The term negative space defines areas in an image that do not contain information. It is the open space that is not immediately focal. When an artist desires for the viewer to feel a sense of smallness, more negative space is called for. If there is no indication of a literal horizon within a work of art you are intentionally being removed from reality. To remove the horizon is a way of saying to the viewer “Here there be monsters”. It is an indication of mystery.
This makes the blurred horizonless intentions clear when Mark Rothko suggested a viewing distance of about 2 inches from his very large canvases. The intention was for the work to overwhelm the field of a viewer’s perception. The goal was for the viewer to be engulfed in a new reality if only momentarily. What Rothko replicated was a kind of ganzfeld. The viewers intended horizon was to be the bleeding distant radiance of pure color. It was a color field. The genre of work is referred to as color field. It is large precisely so that it is appears unwieldy and unconquerable.

The same effect is beautifully attained in the the work of James Turrell. Light is the medium, or as he said, “Generally we use light, we don’t pay that much attention to light itself. That’s my interest. The fascination with light and how we come to light.”

While the visual state can be mesmerizing it can obviously result in tragedy. A whiteout blizzard is a storm without a horizon, a storm without shadows or a sense of placement. The roads are shut down with flashing lights and barricades to prevent accidents. In a whiteout blizzard you can walk off of the edge of a cliff and be completely unaware until you are falling downward with the snow. When sensory deprivation occurs at the wrong time and in the wrong place it can be fatal. It is the condition of seeing without perceiving.
In navigation there are compasses, Google maps and lighthouses. These are devices to keep the uncertain haze at bay. They are the objects to relate precise information about your precise location.
There are countless paintings and photographs regarding the sentimental romance of lighthouses. They are the beacons of hope in storms. In the paintings of Thomas Kinkade lighthouses are a representation of the coming afterlife where all things will theoretically be like a nice vacation home in the late afternoon. Everyone gets a bubblegum sunset for Christmas. As David Byrne sang of the bar called Heaven, “Heaven, is a place where nothing eeeever happens.” There is a catch with this approach to reality. The danger in longing is that it makes life exclusively the pursuit of a better, distant future. To present the future as an ideal by portraying it in a suspiciously clear and predictably rosy condition is an illusion. A lighthouse is a functional object designed specifically to stave off tragedy. It is a beacon to indicate mortal danger. Here there be monsters or lots of really sharp rocks.

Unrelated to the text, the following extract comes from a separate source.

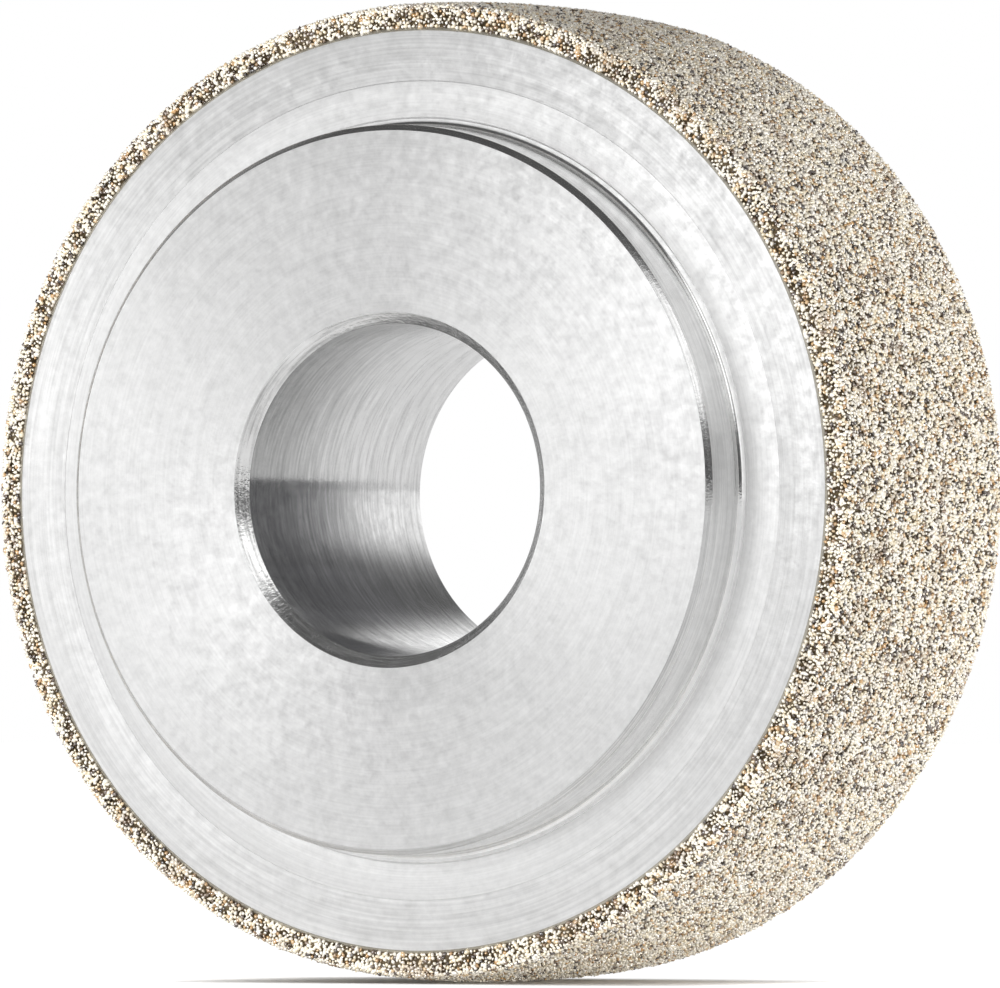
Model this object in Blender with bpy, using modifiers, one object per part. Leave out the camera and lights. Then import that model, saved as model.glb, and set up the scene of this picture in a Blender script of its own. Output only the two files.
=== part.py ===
"""An electroplated diamond grinding wheel, 60 mm across its crowned rim.

The wheel has three layers. A turned aluminium core carries the bore and a raised clamping
boss. A nickel bond is plated over the core's rim and round both its corners. One layer of
diamond grit stands in the bond.

The wheel's axis is Y, its boss faces -Y and the origin is the middle of its overall box.
"""

from math import atan2, cos, pi, radians, sin, sqrt

import bpy

# Driving dimensions, in metres.
WHEEL_DIAMETER = 0.060  # over the grit, at the top of the crown
RIM_WIDTH = 0.0210  # over the grit
CROWN_RADIUS = 0.150  # the rim bulges by this radius, seen in section
FRONT_CORNER = 0.0006  # radius of the grit's front corner
REAR_CORNER = 0.0013  # radius of the grit's rear corner

BORE_DIAMETER = 0.0202
BORE_CHAMFER = 0.0007  # 45 degrees, at both ends of the bore

BOSS_DIAMETER = 0.0443
BOSS_HEIGHT = 0.00365  # above the front ring
BOSS_CHAMFER = 0.00035  # 45 degrees
BOSS_FILLET = 0.0004  # where the boss meets the front ring
RING_DIAMETER = 0.056  # outside of the bare metal ring

REAR_RECESS_DIAMETER = 0.045  # takes the boss of a wheel stacked behind this one
REAR_RECESS_DEPTH = 0.00175
REAR_RECESS_CHAMFER = 0.0003

GRIT_THICKNESS = 0.00030
BOND_THICKNESS = 0.00025
GRIT_PROUD = 0.00015  # the grit stands this far above the bare metal rings
GAP = 0.0003  # clearance between layers, and beside the core's shoulders

TURN_STEPS = 96
CORNER_STEPS = 3
CROWN_STEPS = 6
SHARP_ANGLE = radians(30)

# Heights along the axis. The boss faces up while the parts are turned.
OVERALL_WIDTH = BOSS_HEIGHT - GRIT_PROUD + RIM_WIDTH
BOSS_TOP = OVERALL_WIDTH / 2
RING_TOP = BOSS_TOP - BOSS_HEIGHT
GRIT_TOP = RING_TOP + GRIT_PROUD
GRIT_BOTTOM = -OVERALL_WIDTH / 2
RING_BOTTOM = GRIT_BOTTOM + GRIT_PROUD
HUB_BOTTOM = RING_BOTTOM + REAR_RECESS_DEPTH

COATING_INNER = RING_DIAMETER / 2 + GAP
BOND_DEPTH = GRIT_THICKNESS + GAP
CORE_DEPTH = BOND_DEPTH + BOND_THICKNESS + GAP
SMALLEST_CORNER = 0.0002


def arc(centre, radius, start, end, steps):
    """Points (radius, height) along an arc, both ends included."""
    turns = [start + (end - start) * i / steps for i in range(steps + 1)]
    return [(centre[0] + radius * cos(a), centre[1] + radius * sin(a)) for a in turns]


def rim_outline(depth):
    """The rim's section from its front corner to its rear one, at a depth under the grit."""
    middle = (GRIT_TOP + GRIT_BOTTOM) / 2
    crown_centre = (WHEEL_DIAMETER / 2 - CROWN_RADIUS, middle)
    crown_radius = CROWN_RADIUS - depth

    def corner(corner_radius, face, outwards):
        radius = max(corner_radius - depth, SMALLEST_CORNER)
        height = face - outwards * (depth + radius)
        reach = crown_radius - radius
        centre = (crown_centre[0] + sqrt(reach**2 - (height - middle) ** 2), height)
        lean = atan2(centre[1] - middle, centre[0] - crown_centre[0])
        return centre, radius, lean

    front, front_radius, front_lean = corner(FRONT_CORNER, GRIT_TOP, 1)
    rear, rear_radius, rear_lean = corner(REAR_CORNER, GRIT_BOTTOM, -1)
    crown = arc(crown_centre, crown_radius, front_lean, rear_lean, CROWN_STEPS)
    return (
        arc(front, front_radius, pi / 2, front_lean, CORNER_STEPS)
        + crown[1:-1]
        + arc(rear, rear_radius, rear_lean, -pi / 2, CORNER_STEPS)
    )


def core_outline():
    """The core's closed section, down its outer side and back up the bore."""
    bore = BORE_DIAMETER / 2
    boss = BOSS_DIAMETER / 2
    ring = RING_DIAMETER / 2
    recess = REAR_RECESS_DIAMETER / 2
    shoulder_top = GRIT_TOP - CORE_DEPTH
    shoulder_bottom = GRIT_BOTTOM + CORE_DEPTH
    fillet_centre = (boss + BOSS_FILLET, RING_TOP + BOSS_FILLET)
    front = [
        (bore + BORE_CHAMFER, BOSS_TOP),
        (boss - BOSS_CHAMFER, BOSS_TOP),
        (boss, BOSS_TOP - BOSS_CHAMFER),
        *arc(fillet_centre, BOSS_FILLET, pi, 1.5 * pi, CORNER_STEPS),
        (ring, RING_TOP),
        (ring, shoulder_top),
    ]
    rear = [
        (ring, shoulder_bottom),
        (ring, RING_BOTTOM),
        (recess + REAR_RECESS_CHAMFER, RING_BOTTOM),
        (recess, RING_BOTTOM + REAR_RECESS_CHAMFER),
        (recess, HUB_BOTTOM),
        (bore + BORE_CHAMFER, HUB_BOTTOM),
        (bore, HUB_BOTTOM + BORE_CHAMFER),
        (bore, BOSS_TOP - BORE_CHAMFER),
    ]
    return front + rim_outline(CORE_DEPTH) + rear


def coating_outline(depth):
    """A plated layer's outer surface: front ring, rim and rear ring."""
    rim = rim_outline(depth)
    return [(COATING_INNER, rim[0][1]), *rim, (COATING_INNER, rim[-1][1])]


def material(name, colour, metallic, roughness):
    made = bpy.data.materials.new(name)
    made.use_nodes = True
    shader = made.node_tree.nodes["Principled BSDF"]
    shader.inputs["Base Color"].default_value = (*colour, 1.0)
    shader.inputs["Metallic"].default_value = metallic
    shader.inputs["Roughness"].default_value = roughness
    return made


def turn(name, outline, closed, collection, axle, finish, thickness=0.0):
    """Turn a section about the axle. An open one becomes a layer of the given thickness."""
    points = [(radius, 0.0, height) for radius, height in outline]
    edges = [(i, i + 1) for i in range(len(points) - 1)]
    if closed:
        edges.append((len(points) - 1, 0))
    section = bpy.data.meshes.new(name + "_section")
    section.from_pydata(points, edges, [])
    part = bpy.data.objects.new(name, section)
    collection.objects.link(part)

    screw = part.modifiers.new("turn", "SCREW")
    screw.axis = "Z"
    screw.steps = TURN_STEPS
    screw.render_steps = TURN_STEPS
    screw.use_merge_vertices = True
    screw.merge_threshold = 0.00001
    if thickness:
        layer = part.modifiers.new("layer", "SOLIDIFY")
        layer.thickness = thickness
        layer.offset = -1.0
        layer.use_even_offset = True

    evaluated = part.evaluated_get(bpy.context.evaluated_depsgraph_get())
    mesh = bpy.data.meshes.new_from_object(evaluated)
    part.modifiers.clear()
    part.data = mesh
    bpy.data.meshes.remove(section)
    mesh.name = name
    mesh.materials.append(finish)
    mesh.shade_smooth()
    mesh.set_sharp_from_angle(angle=SHARP_ANGLE)
    part.parent = axle
    return part


def build():
    for old in list(bpy.data.objects):
        bpy.data.objects.remove(old)
    collection = bpy.data.collections.new("diamond_grinding_wheel")
    bpy.context.scene.collection.children.link(collection)

    axle = bpy.data.objects.new("axle", None)
    axle.empty_display_size = WHEEL_DIAMETER / 2
    axle.rotation_euler = (pi / 2, 0.0, 0.0)  # turns +Z to -Y
    collection.objects.link(axle)

    aluminium = material("turned_aluminium", (0.80, 0.80, 0.80), 1.0, 0.32)
    nickel = material("nickel_plate", (0.52, 0.48, 0.42), 1.0, 0.40)
    diamond = material("diamond_grit", (0.60, 0.55, 0.45), 0.0, 0.45)

    turn("wheel_core", core_outline(), True, collection, axle, aluminium)
    bond = coating_outline(BOND_DEPTH)
    turn("nickel_bond", bond, False, collection, axle, nickel, BOND_THICKNESS)
    grit = coating_outline(0.0)
    turn("diamond_grit", grit, False, collection, axle, diamond, GRIT_THICKNESS)


build()
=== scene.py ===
from math import atan2, cos, hypot, pi, radians, sin, sqrt, tan

import bmesh
import bpy
import numpy as np
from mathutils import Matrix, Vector
from mathutils.kdtree import KDTree


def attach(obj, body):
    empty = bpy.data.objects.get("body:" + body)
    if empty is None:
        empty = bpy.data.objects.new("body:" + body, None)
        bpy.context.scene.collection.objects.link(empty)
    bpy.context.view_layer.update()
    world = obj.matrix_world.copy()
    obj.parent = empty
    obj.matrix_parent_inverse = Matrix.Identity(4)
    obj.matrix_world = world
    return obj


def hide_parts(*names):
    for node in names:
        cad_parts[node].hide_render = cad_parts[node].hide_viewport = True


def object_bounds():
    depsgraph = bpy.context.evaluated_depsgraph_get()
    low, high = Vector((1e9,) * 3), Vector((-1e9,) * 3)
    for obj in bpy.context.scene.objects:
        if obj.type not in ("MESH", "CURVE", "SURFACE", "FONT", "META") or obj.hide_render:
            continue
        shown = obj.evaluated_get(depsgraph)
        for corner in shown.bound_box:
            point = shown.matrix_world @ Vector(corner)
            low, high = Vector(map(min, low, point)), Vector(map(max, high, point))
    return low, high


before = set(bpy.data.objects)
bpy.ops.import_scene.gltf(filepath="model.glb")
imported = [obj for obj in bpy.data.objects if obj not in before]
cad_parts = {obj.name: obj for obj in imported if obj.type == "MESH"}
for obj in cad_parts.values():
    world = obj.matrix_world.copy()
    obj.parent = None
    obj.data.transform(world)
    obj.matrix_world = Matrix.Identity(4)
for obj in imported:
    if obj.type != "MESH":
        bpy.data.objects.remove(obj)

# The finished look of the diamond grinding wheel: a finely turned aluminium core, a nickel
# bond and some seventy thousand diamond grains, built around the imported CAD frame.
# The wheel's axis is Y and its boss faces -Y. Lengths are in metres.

MM = 0.001
cad_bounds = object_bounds()


# --- Sizes read from the frame -----------------------------------------------------------


def section(node):
    """The radius and the y of each vertex of a turned CAD node."""
    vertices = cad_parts[node].data.vertices
    flat = np.empty(len(vertices) * 3)
    vertices.foreach_get("co", flat)
    x, y, z = flat.reshape(-1, 3).T
    return np.hypot(x, z), y


NEAR = 0.01 * MM  # closer than this counts as the same size
core_r, core_y = section("wheel_core")
grit_r, grit_y = section("diamond_grit")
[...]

When I worked in a framing shop years back I had to reframe a Thomas Kinkade picture, upon pulling it out of the frame I discovered that the image had been sloppily and absent-mindedly glued to a scrap of cardboard by the production company. The glowing cottage was mounted with super glue onto a rotting packing box. The distinction between the back and the front of the image were night and day. The front was designed to conceal the interior. To make the front of something look good does not improve the quality of the interior. I don’t care how good you can make the exterior of a shit sandwich look. I’m not eating it. Unfortunately, Thomas Kinkade successfully managed to hide an addiction until, at 54 he OD’ed on alcohol and Valium. He was found with his toenails painted iridescent gold. Throughout a number of his paintings there are hidden Ns, the initial of his estranged wife. The pain of real life was hidden behind blossoming flowers and obscured by pink sunsets until real life interrupted the dream.
I would like to pretend that I am completely beyond this kind of nonsense. I want to believe that I am the kind of person who fully presents his entire self to others without any illusions. To be honest when I get tired it is easier to hide and drink than it is to engage another person. I can pretend that I am either much better or worse than I am in hiding. It is safe. A group of people who could openly surrender themselves to one another, fuck-up and forgive one another would be behaving in a manner that I would describe as heaven-esque. However, I’m guessing that all of the noise from kids and chatting adults might kill the ambient state of my convenient illusions of transcendent non-being or whatever but it seems like a life spent hiding from yourself and others produces a different set of inconveniences. It’s easy to hallucinate imaginary futures staring at theoretical horizons, or as a friend of mine once explained, “Dreamers are assholes.” For clarification I am a dreamer sometimes and so is everybody else. So I guess that we are all damned to be dreamers and assholes together or assholes and dreamers apart. The only clear distinction is that it might be easier to recognize a hallucination if you have a friend who can tell you that the giant fanged floating wolf-tiger is a product of your overactive imagination or that maybe your addiction is getting a little bit out of hand.